Der Dreißiger war für die Technikbegeisterte eine Art magische Grenze: „Ich hab‘ mir gesagt, wenn ich es schaff‘, bis ich 30 bin, dann mach‘ ich das, und wenn nicht, dann bleib‘ ich halt Konditorin. Weil dann bringt’s mir nix mehr, wenn ich eine Lehre beginn“, ging sie ganz pragmatisch an die Sache heran.

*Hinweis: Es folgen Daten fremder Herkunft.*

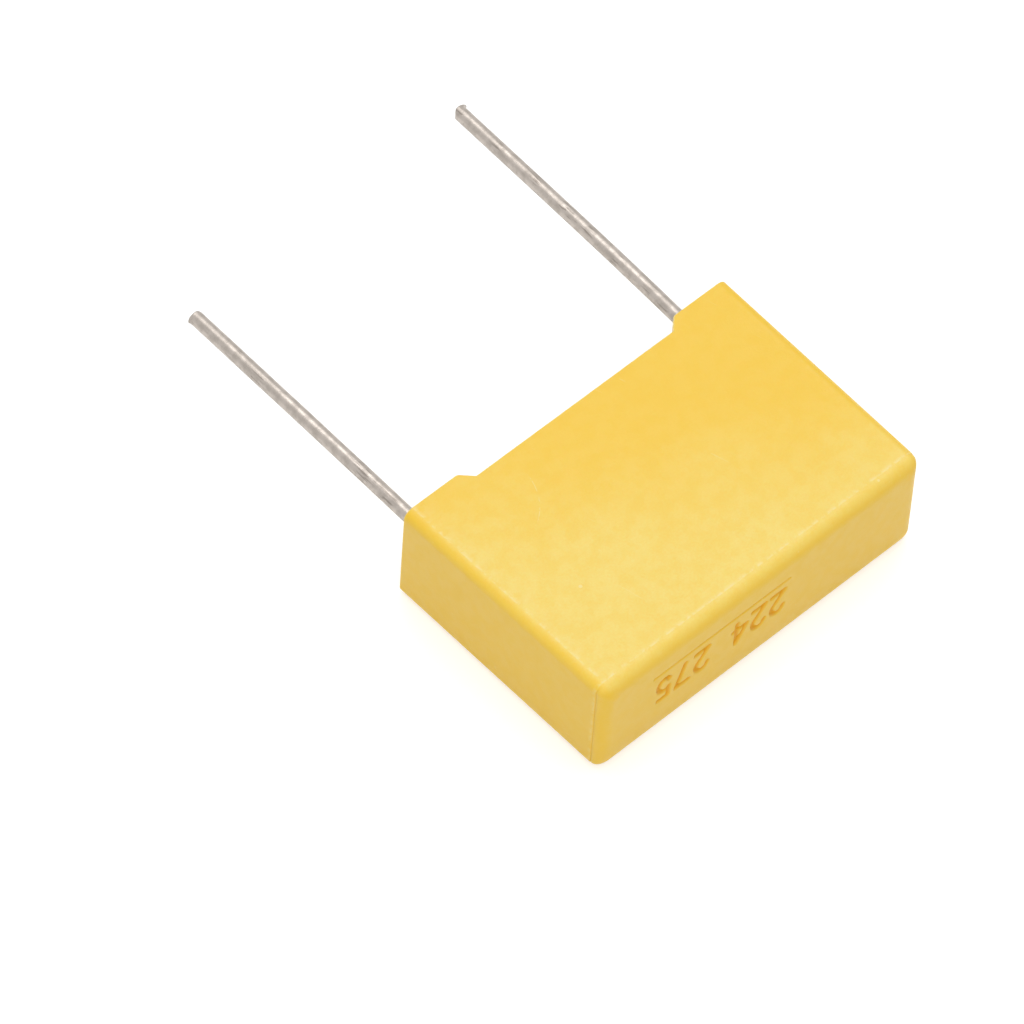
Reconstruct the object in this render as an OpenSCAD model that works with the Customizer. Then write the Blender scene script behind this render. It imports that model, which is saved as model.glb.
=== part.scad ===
// Box film capacitor: a metallised film winding potted in a moulded case, with two tinned leads.
// X runs along the width, +Y towards the leads and +Z up, and the case lies on a large face.
// The origin is the middle of that face. All sizes are in millimetres.

/* [Case] */
// Width of the case at its open end, along X
case_width = 17.8; // [16:0.1:20]
// Height of the case from the closed end to the tips of its feet, along Y
case_height = 11.8; // [11:0.1:14]
// Thickness of the case between its two large faces, along Z
case_thickness = 5.7; // [5.2:0.1:8]
// Thickness of the four side walls
side_wall = 0.8; // [0.6:0.05:1]
// Thickness of the wall at the closed end
end_wall = 0.8; // [0.6:0.05:1.2]
// How far each narrow side leans in from the open end to the closed end
side_draft = 0.09; // [0:0.01:0.15]
// Radius of the four outer edges that run along Y
long_edge_radius = 0.45; // [0.2:0.05:0.6]
// Radius of the outer edges around the closed end
end_edge_radius = 0.55; // [0.3:0.05:0.8]
// Radius of the four corners inside the case
inner_corner_radius = 0.4; // [0.2:0.05:0.6]

/* [Stand-off feet] */
// Length of each foot along the width, to where the recess is full depth
foot_length = 3.5; // [2.4:0.05:4.5]
// Depth of the recess between the feet
foot_height = 0.55; // [0.4:0.05:0.9]
// Slope of each foot's end, from the bottom of the recess, in degrees
foot_slope = 45; // [35:1:60]
// Radius of the round at the top of that slope
foot_round_radius = 0.25; // [0.1:0.05:0.4]
// Radius of the fillet where the slope meets the bottom of the recess
recess_fillet_radius = 0.1; // [0.05:0.05:0.2]

/* [Resin] */
// Depth of the resin's surface below the bottom of the recess
resin_below_recess = 0.4; // [0.2:0.05:0.7]
// Thickness of resin over the winding, at the open end
resin_over_winding = 0.75; // [0.4:0.05:1]
// Thickness of resin between the winding and the closed end
resin_under_winding = 0.2; // [0.1:0.05:0.4]
// Thickness of resin between the winding and each large face
resin_beside_winding = 0.2; // [0.1:0.05:0.4]
// Thickness of resin between each lead and the wall beside it
resin_beside_lead = 0.275; // [0.2:0.025:0.4]
// Distance that the collar of resin around a lead keeps from the wall
collar_edge_gap = 0.05; // [0.02:0.01:0.1]

/* [Film winding] */
// Thickness of the turns of plain film around the winding
cover_film_thickness = 0.1; // [0.05:0.01:0.15]
// Thickness of the metal sprayed on each end of the winding
contact_thickness = 0.5; // [0.3:0.05:0.7]

/* [Leads] */
// Diameter of the free part of each lead
lead_diameter = 0.65; // [0.6:0.05:0.8]
// Thickness of the coat of tin that only the free part of a lead has
tin_coat_thickness = 0.01; // [0.005:0.005:0.02]
// Length of the left lead beyond the feet
left_lead_length = 14.2; // [4:0.1:30]
// Length of the right lead beyond the feet
right_lead_length = 14.8; // [4:0.1:30]
// Width of each lead's tip that the cutter leaves square
tip_flat = 0.15; // [0.05:0.05:0.3]
// Depth to which each lead is pressed flat on its end contact
press_depth = 0.04; // [0.02:0.01:0.08]
// Length of lead that lies along its end contact
joint_length = 6; // [4:0.1:7]

/* [Solder joints] */
// Length of each bead of solder over its lead
solder_length = 3.2; // [2:0.1:3.6]
// Thickness of the solder over the lead
solder_thickness = 0.13; // [0.05:0.01:0.16]

/* [Hidden] */
$fn = 64;

// Sides of the case
open_end_y = case_height / 2;
closed_end_y = -case_height / 2;
middle_z = case_thickness / 2;

// Feet and the recess between them
recess_y = open_end_y - foot_height;
recess_half = case_width / 2 - foot_length;
slope_bottom_x = recess_half + recess_fillet_radius * sin(foot_slope);
slope_bottom_y = recess_y + recess_fillet_radius * (1 - cos(foot_slope));
slope_top_y = open_end_y - foot_round_radius * (1 - cos(foot_slope));
slope_top_x = slope_bottom_x + (slope_top_y - slope_bottom_y) / tan(foot_slope);
foot_flat_x = slope_top_x + foot_round_radius * sin(foot_slope);

// Cavity of the case
cavity_width = case_width - 2 * side_wall;
cavity_thickness = case_thickness - 2 * side_wall;
cavity_floor_y = closed_end_y + end_wall;

// Leads
lead_radius = lead_diameter / 2;
bare_radius = lead_radius - tin_coat_thickness;
lead_x = cavity_width / 2 - resin_beside_lead - lead_radius;
tip_round_radius = lead_diameter - tip_flat;

// Resin
resin_y = recess_y - resin_below_recess;
collar_radius = resin_beside_lead - collar_edge_gap;

// Winding in its cover film, between the end contacts
contact_face_x = lead_x - bare_radius + press_depth;
winding_end_x = contact_face_x - contact_thickness;
cover_top_y = resin_y - resin_over_winding;
cover_bottom_y = cavity_floor_y + resin_under_winding;
cover_height = cover_top_y - cover_bottom_y;
cover_thickness = cavity_thickness - 2 * resin_beside_winding;
winding_y = (cover_top_y + cover_bottom_y) / 2;
winding_height = cover_height - 2 * cover_film_thickness;
winding_thickness = cover_thickness - 2 * cover_film_thickness;

// Joints of the leads, along the flat of the winding's ends
joint_top_y = cover_top_y - cover_thickness / 2;
lead_root_y = joint_top_y - joint_length;
solder_y = joint_top_y - joint_length / 2;
solder_radius = lead_radius + solder_thickness;

// Extra length that lets a cutter pass right through what it cuts, or a piece run into its neighbour
through = 1;

// ---- Shapes that repeat ----

// A rectangle with round corners, centred
module round_rect(width, height, radius) {
    square([width - 2 * radius, height], center = true);
    square([width, height - 2 * radius], center = true);
    for (x = [-1, 1])
        for (y = [-1, 1])
            translate([x * (width / 2 - radius), y * (height / 2 - radius)])
                circle(radius);
}

// A stadium outline: a bar with half-round ends, centred, with its length along Y
module stadium(length, thickness) {
    square([thickness, length - thickness], center = true);
    for (y = [-1, 1])
        translate([0, y * (length - thickness) / 2])
            circle(d = thickness);
}

// Lays an outline drawn in X (width) and Z (thickness) along Y, from y1 to y2
module along_y(y1, y2)
    translate([0, y2, middle_z])
        rotate([90, 0, 0])
            linear_extrude(y2 - y1)
                children();

// Lays an outline drawn in Z (its X) and Y along X, from x1 to x2
module along_x(x1, x2)
    translate([x1, winding_y, middle_z])
        rotate([0, 90, 0])
            linear_extrude(x2 - x1)
                children();

// A side view of the closed end: two round corners, and sides that lean in by the draft
module end_outline(width, end_y, radius, draft) {
    corner_y = end_y + radius;
    corner_half = width / 2 - draft * (open_end_y - corner_y) / case_height;
    polygon([
        [-width / 2, open_end_y],
        [-corner_half, corner_y],
        [corner_half, corner_y],
        [width / 2, open_end_y]
    ]);
    translate([radius - corner_half, end_y])
        square([2 * (corner_half - radius), radius]);
    for (x = [-1, 1])
        translate([x * (corner_half - radius), corner_y])
            circle(radius);
}

// A box that is round on every edge but those of its open end
module moulded_box(width, thickness, end_y, edge_radius, end_radius)
    intersection() {
        along_y(end_y, open_end_y)
            round_rect(width, thickness, edge_radius);
        linear_extrude(case_thickness)
            end_outline(width, end_y, end_radius, side_draft);
        translate([-width / 2, 0, middle_z])
            rotate([0, 90, 0])
                linear_extrude(width)
                    end_outline(thickness, end_y, end_radius, 0);
    }

// The room inside the case, with its walls' draft
module cavity()
    moulded_box(cavity_width, cavity_thickness, cavity_floor_y, inner_corner_radius, inner_corner_radius);

// The recess between the feet: each foot ends in a slope, with a round above it and a fillet below
module recess_outline() {
    right_side = [
        [recess_half, recess_y],
        [slope_bottom_x, slope_bottom_y],
        [slope_top_x, slope_top_y],
        [foot_flat_x, open_end_y],
        [foot_flat_x, open_end_y + through]
    ];
    left_side = [for (i = [len(right_side) - 1:-1:0]) [-right_side[i].x, right_side[i].y]];
    difference() {
        union() {
            polygon(concat(right_side, left_side));
            // The fillets
            for (x = [-1, 1])
                translate([x * recess_half, recess_y + recess_fillet_radius])
                    circle(recess_fillet_radius);
        }
        // The rounds
        for (x = [-1, 1])
            translate([x * foot_flat_x, open_end_y - foot_round_radius])
                circle(foot_round_radius);
    }
}

// A round wire along Y, from y1 to y2
module wire(x, y1, y2, radius)
    translate([x, y1, middle_z])
        rotate([-90, 0, 0])
            cylinder(h = y2 - y1, r = radius);

// The part of a lead that is under the feet, without its thicker coat of tin. It runs up into the
// free part.
module bare_wire(side)
    wire(side * lead_x, lead_root_y, open_end_y + through, bare_radius);

// The side of a lead that is pressed flat on its end contact
module pressed_side(side)
    translate([side > 0 ? 0 : -contact_face_x, lead_root_y, 0])
        cube([contact_face_x, cover_top_y - lead_root_y, case_thickness]);

// What the cutter rounds off the inner side of a lead's tip
module tip_rounding(side, tip_y)
    translate([side * (lead_x - lead_radius), tip_y, 0])
        mirror([side > 0 ? 0 : 1, 0, 0])
            translate([tip_round_radius, -tip_round_radius, 0])
                linear_extrude(case_thickness)
                    difference() {
                        translate([-tip_round_radius - through, 0])
                            square([tip_round_radius + through, tip_round_radius + through]);
                        circle(tip_round_radius);
                    }

// A bead of solder: a round-ended bar around the lead, cut off at the end contact
module solder_bead(side)
    intersection() {
        translate([side * lead_x, solder_y, middle_z])
            rotate([90, 0, 0])
                union() {
                    cylinder(h = solder_length - 2 * solder_radius, r = solder_radius, center = true);
                    for (z = [-1, 1])
                        translate([0, 0, z * (solder_length / 2 - solder_radius)])
                            sphere(solder_radius);
                }
        translate([side > 0 ? contact_face_x : -case_width / 2, closed_end_y, 0])
            cube([case_width / 2 - contact_face_x, case_height, case_thickness]);
    }

// The winding's end outline with its cover film, from one x to another
module covered_winding(x1, x2)
    along_x(x1, x2)
        stadium(cover_height, cover_thickness);

// A collar of resin with a hollow flank, which tapers to nothing up the lead
module resin_collar(x)
    translate([x, resin_y, middle_z])
        rotate([-90, 0, 0])
            rotate_extrude()
                difference() {
                    square([bare_radius + collar_radius, collar_radius]);
                    translate([bare_radius + collar_radius, collar_radius])
                        circle(collar_radius);
                }

// ---- Sub-parts ----

module case() {
    color("#F5D56C")
        difference() {
            moulded_box(case_width, case_thickness, closed_end_y, long_edge_radius, end_edge_radius);
            cavity();
            translate([0, 0, -through])
                linear_extrude(case_thickness + 2 * through)
                    recess_outline();
        }
}

module potting_resin() {
    color("#E9DFB8")
        difference() {
            union() {
                intersection() {
                    cavity();
                    translate([-case_width / 2, closed_end_y, 0])
                        cube([case_width, resin_y - closed_end_y, case_thickness]);
                }
                for (side = [-1, 1])
                    resin_collar(side * lead_x);
            }
            covered_winding(-contact_face_x, contact_face_x);
            for (side = [-1, 1]) {
                bare_wire(side);
                solder_bead(side);
            }
        }
}

module film_winding() {
    color("#B9BCC2")
        along_x(-winding_end_x, winding_end_x)
            stadium(winding_height, winding_thickness);
}

module cover_film() {
    color("#E6E8EA")
        difference() {
            covered_winding(-winding_end_x, winding_end_x);
            along_x(-winding_end_x, winding_end_x)
                stadium(winding_height, winding_thickness);
        }
}

module end_contact(x1)
    color("#8F9296")
        covered_winding(x1, x1 + contact_thickness);

module left_end_contact() {
    end_contact(-contact_face_x);
}

module right_end_contact() {
    end_contact(winding_end_x);
}

// A lead: pressed flat where it is joined, and rounded over by the cutter at its tip
module lead(side, length) {
    tip_y = open_end_y + length;
    color("#C3BCB4")
        difference() {
            union() {
                wire(side * lead_x, open_end_y, tip_y, lead_radius);
                bare_wire(side);
            }
            pressed_side(side);
            tip_rounding(side, tip_y);
        }
}

module left_lead() {
    lead(-1, left_lead_length);
}

module right_lead() {
    lead(1, right_lead_length);
}

module solder_joint(side) {
    color("#D5D7D9")
        difference() {
            solder_bead(side);
            bare_wire(side);
        }
}

module left_solder_joint() {
    solder_joint(-1);
}

module right_solder_joint() {
    solder_joint(1);
}

case();
potting_resin();
film_winding();
cover_film();
left_end_contact();
right_end_contact();
left_lead();
right_lead();
left_solder_joint();
right_solder_joint();
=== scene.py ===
"""Box film capacitor: moulded case, potted open end and two tinned leads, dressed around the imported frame."""

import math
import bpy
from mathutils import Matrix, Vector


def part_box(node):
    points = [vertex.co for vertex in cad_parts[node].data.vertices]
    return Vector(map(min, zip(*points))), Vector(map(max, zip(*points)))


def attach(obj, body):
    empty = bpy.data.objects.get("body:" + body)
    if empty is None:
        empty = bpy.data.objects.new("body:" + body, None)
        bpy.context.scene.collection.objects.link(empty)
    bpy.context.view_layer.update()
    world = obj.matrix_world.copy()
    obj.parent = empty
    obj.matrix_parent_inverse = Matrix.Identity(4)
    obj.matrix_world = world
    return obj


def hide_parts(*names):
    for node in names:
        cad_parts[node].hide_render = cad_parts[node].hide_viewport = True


bl_info = {
    "name": "Box Film Capacitor",
    "version": (1, 0, 0),
    "blender": (4, 5, 0),
    "location": "View3D > Sidebar > Capacitor",
    "description": "Dresses a box film capacitor with moulded, potted and tinned surfaces",
    "category": "Object",
}

from collections import namedtuple
from random import Random

import bmesh
import bpy
from bpy.props import FloatProperty, FloatVectorProperty, IntProperty, PointerProperty, StringProperty
from mathutils import Matrix, Vector, geometry, noise

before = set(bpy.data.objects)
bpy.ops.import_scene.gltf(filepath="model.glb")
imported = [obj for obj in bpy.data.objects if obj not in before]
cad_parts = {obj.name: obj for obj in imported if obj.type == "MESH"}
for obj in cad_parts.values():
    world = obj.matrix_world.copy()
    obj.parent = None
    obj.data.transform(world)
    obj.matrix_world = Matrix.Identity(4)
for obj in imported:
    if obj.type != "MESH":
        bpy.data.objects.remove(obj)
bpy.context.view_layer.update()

MM = 0.001
CASE_LOW, CASE_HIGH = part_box("case")
RESIN_LOW, RESIN_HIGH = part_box("potting_resin")
MIDDLE_Z = (CASE_LOW.z + CASE_HIGH.z) / 2
HALF_THICKNESS = (CASE_HIGH.z - CASE_LOW.z) / 2

# Corners keep at least this radius where an outline is moved inwards
SMALLEST_RADIUS = 0.02 * MM


def linear(code):
    """The linear colour of a hex code."""
    values = [int(code[i:i + 2], 16) / 255 for i in (0, 2, 4)]
    return tuple(v / 12.92 if v <= 0.04045 else ((v + 0.055) / 1.055) ** 2.4 for v in values)


def length(name, description, millimetres):
    """A property that holds a length."""
    return FloatProperty(name=name, description=description, default=millimetres * MM, min=0,
                         precision=5, subtype="DISTANCE", unit="LENGTH")


def position(name, description, *millimetres):
    """A property that holds a place."""
    return FloatVectorProperty(name=name, description=description, size=3, precision=5,
                               default=[value * MM for value in millimetres],
                               subtype="TRANSLATION", unit="LENGTH")


def turn_angle(name, description, degrees):
    """A property that holds an angle."""
    return FloatProperty(name=name, description=description, default=math.radians(degrees),
                         subtype="ANGLE", unit="ROTATION")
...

Eine großgewachsene junge Frau mit rötlichen langen Haaren im karierten Hemd

Als wieder eine Saison vorbei war, meldete sie sich beim AMS arbeitsuchend und wurde 2018 zum FiT-Programm des AMS Wien zugebucht. Im Rahmen einer Orientierungsphase konnte Andrea S. nochmals erkunden, was ihr gefällt, Alternativen suchen und Bewerbungen schreiben. Zunächst sah es ziemlich traurig aus, denn die Firmen, bei denen sie sich um eine Lehrstelle bewarb, hatten keine Plätze mehr frei: „Also ich hab‘ eigentlich nicht mehr damit gerechnet“, gesteht sie.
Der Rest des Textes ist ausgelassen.